▶ RECORDED DATA
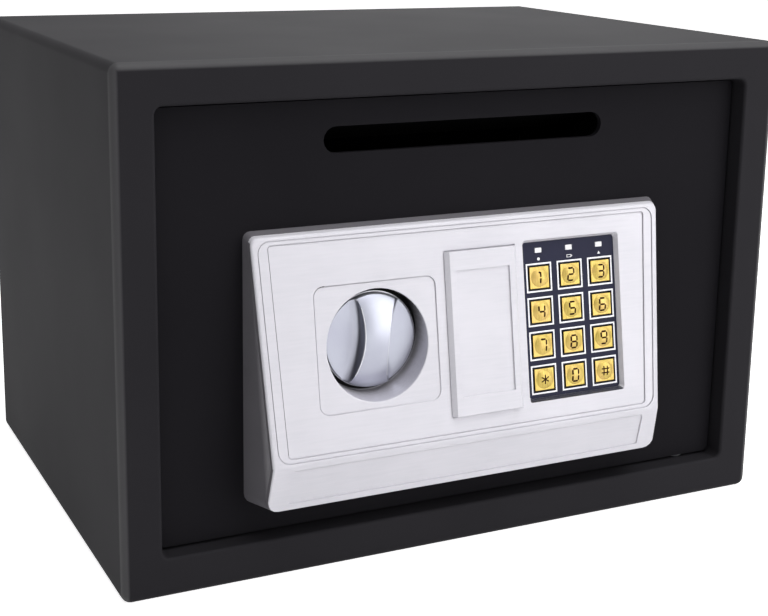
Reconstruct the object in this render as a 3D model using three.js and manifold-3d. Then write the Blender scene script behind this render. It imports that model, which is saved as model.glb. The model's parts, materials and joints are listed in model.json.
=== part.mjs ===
import * as THREE from "three";
import { mergeVertices } from "three/addons/utils/BufferGeometryUtils.js";
import Module from "manifold-3d";

// Drop safe for a counter: a folded steel cabinet, a recessed steel door with a deposit slot
// and, on the door, a wedge-shaped lock panel with a knob, a key cover and a keypad.
// Millimetres, +Z up, front towards -Y. The origin is the middle of the cabinet's underside.

const wasm = await Module();
wasm.setup();

// Cabinet
const cabinetWidth = 350;
const cabinetDepth = 250;
const bodySheet = 1.5;
const longEdgeRadius = 4.5;
const frontEdgeRadius = 3.5;
const frameBand = 19;
const frameReturn = 21; // how far the frame folds back round the opening
const openingCorner = 3.5;
const openingEdge = 1.6; // rounding where the frame turns into the opening
const anchorHole = 10;
const anchorSpacing = 200;
const baseAnchorSetback = 45; // from the middle of the base towards the back
const wallAnchorRise = 60; // from the middle of the back wall upwards
const weldGap = 0.2;
const matThickness = 3;
const matMargin = 2;

// Door
const doorRecess = 9;
const doorThickness = 3;
const doorGap = 1.5;
const doorCorner = 2.5;

// Hinge pins and blocks
const pivotInset = 20; // from the opening's side wall to the pivot
const pivotBehindDoor = 3; // from the door's back face to the pivot
const pinRadius = 2.5;
const pinReach = 13;
const pinBoreRoom = 2;
const pinHead = 1.2;
const pinHeadRadius = 4.5;
const pinClearance = 0.2;
const hingeRunning = 0.15;
const hingeBlockWidth = 16;
const hingeBlockDepth = 9;
const hingeBlockHeight = 20;
const hingeBlockChamfer = 2;

// Deposit slot, its chute and the comb that stops fishing
const slotLength = 149.6;
const slotHeight = 12.3;
const slotAbovePanel = 39;
const slotBelowFrame = 20;
const chuteSheet = 1.2;
const chuteMargin = 9;
const chuteMouthMargin = 3.2;
const chuteReach = 39;
const chuteFall = 17.5;
const combReach = 5.5;
const combPitch = 11;
const combSheet = 1;
const combFromExit = 7;
const combGap = 0.3;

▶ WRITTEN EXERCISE
Print the material above verbatim, first line through the line containing "const hingeBlockChamfer = 2;", both included.

▶ RESULT
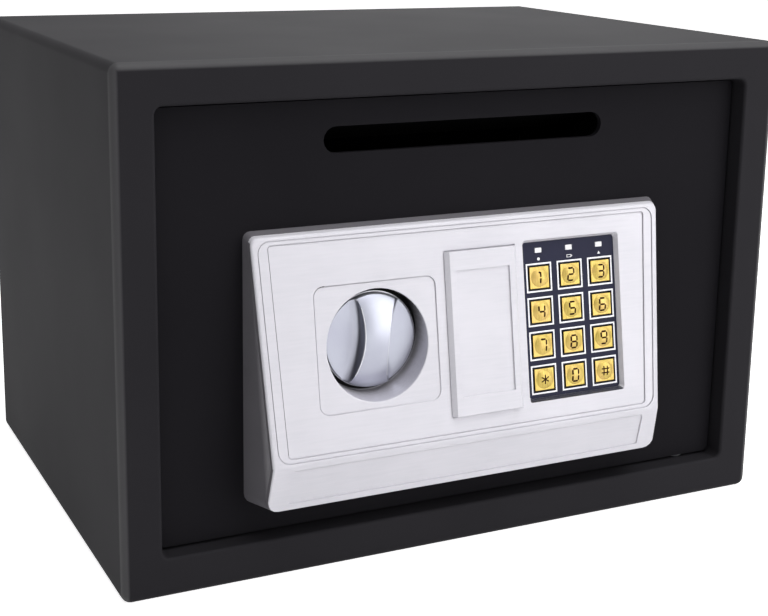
Reconstruct the object in this render as a 3D model using three.js and manifold-3d. Then write the Blender scene script behind this render. It imports that model, which is saved as model.glb. The model's parts, materials and joints are listed in model.json.
=== part.mjs ===
import * as THREE from "three";
import { mergeVertices } from "three/addons/utils/BufferGeometryUtils.js";
import Module from "manifold-3d";

// Drop safe for a counter: a folded steel cabinet, a recessed steel door with a deposit slot
// and, on the door, a wedge-shaped lock panel with a knob, a key cover and a keypad.
// Millimetres, +Z up, front towards -Y. The origin is the middle of the cabinet's underside.

const wasm = await Module();
wasm.setup();

// Cabinet
const cabinetWidth = 350;
const cabinetDepth = 250;
const bodySheet = 1.5;
const longEdgeRadius = 4.5;
const frontEdgeRadius = 3.5;
const frameBand = 19;
const frameReturn = 21; // how far the frame folds back round the opening
const openingCorner = 3.5;
const openingEdge = 1.6; // rounding where the frame turns into the opening
const anchorHole = 10;
const anchorSpacing = 200;
const baseAnchorSetback = 45; // from the middle of the base towards the back
const wallAnchorRise = 60; // from the middle of the back wall upwards
const weldGap = 0.2;
const matThickness = 3;
const matMargin = 2;

// Door
const doorRecess = 9;
const doorThickness = 3;
const doorGap = 1.5;
const doorCorner = 2.5;

// Hinge pins and blocks
const pivotInset = 20; // from the opening's side wall to the pivot
const pivotBehindDoor = 3; // from the door's back face to the pivot
const pinRadius = 2.5;
const pinReach = 13;
const pinBoreRoom = 2;
const pinHead = 1.2;
const pinHeadRadius = 4.5;
const pinClearance = 0.2;
const hingeRunning = 0.15;
const hingeBlockWidth = 16;
const hingeBlockDepth = 9;
const hingeBlockHeight = 20;
const hingeBlockChamfer = 2;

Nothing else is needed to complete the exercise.